Brief
Write out the listing exactly as it is given.

>>>

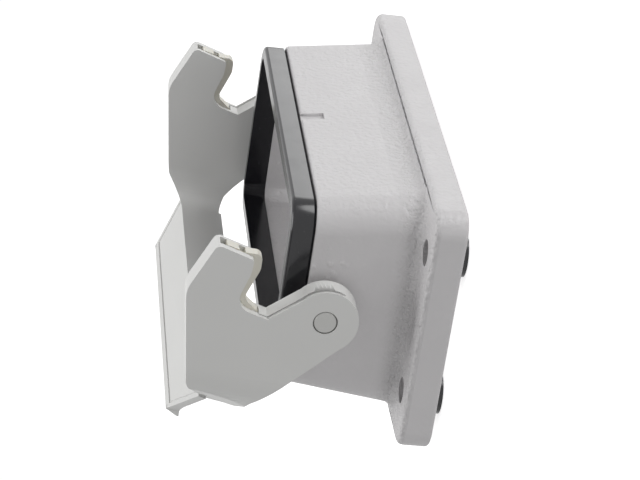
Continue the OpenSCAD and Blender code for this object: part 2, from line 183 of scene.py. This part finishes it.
def cast_copy(node, name):
    """A welded, closed copy of a CAD node's mesh whose flat faces are whole again."""
    mesh = frame["nodes"][node].data.copy()
    mesh.name = name
    mesh.materials.clear()
    form = bmesh.new()
    form.from_mesh(mesh)
    bmesh.ops.remove_doubles(form, verts=form.verts, dist=WELD_DISTANCE)
    bmesh.ops.dissolve_degenerate(form, edges=form.edges, dist=SLIVER_LENGTH)
    bmesh.ops.dissolve_limit(
        form,
        angle_limit=FLAT_ANGLE,
        verts=form.verts,
        edges=form.edges,
        use_dissolve_boundaries=False,
    )
    # Welding closes a hair-thin slit and leaves one face hanging in it by an open edge.
    hanging = [f for f in form.faces if any(len(e.link_faces) == 1 for e in f.edges)]
    bmesh.ops.delete(form, geom=hanging, context="FACES")
    if any(len(edge.link_faces) != 2 for edge in form.edges):
        raise RuntimeError(f"the mesh of {node} is not closed")
    return mesh, form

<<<

The answer
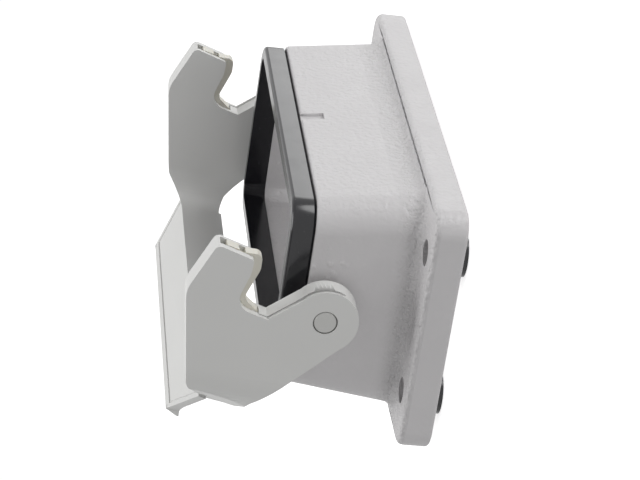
Continue the OpenSCAD and Blender code for this object: part 2, from line 183 of scene.py. This part finishes it.
def cast_copy(node, name):
    """A welded, closed copy of a CAD node's mesh whose flat faces are whole again."""
    mesh = frame["nodes"][node].data.copy()
    mesh.name = name
    mesh.materials.clear()
    form = bmesh.new()
    form.from_mesh(mesh)
    bmesh.ops.remove_doubles(form, verts=form.verts, dist=WELD_DISTANCE)
    bmesh.ops.dissolve_degenerate(form, edges=form.edges, dist=SLIVER_LENGTH)
    bmesh.ops.dissolve_limit(
        form,
        angle_limit=FLAT_ANGLE,
        verts=form.verts,
        edges=form.edges,
        use_dissolve_boundaries=False,
    )
    # Welding closes a hair-thin slit and leaves one face hanging in it by an open edge.
    hanging = [f for f in form.faces if any(len(e.link_faces) == 1 for e in f.edges)]
    bmesh.ops.delete(form, geom=hanging, context="FACES")
    if any(len(edge.link_faces) != 2 for edge in form.edges):
        raise RuntimeError(f"the mesh of {node} is not closed")
    return mesh, form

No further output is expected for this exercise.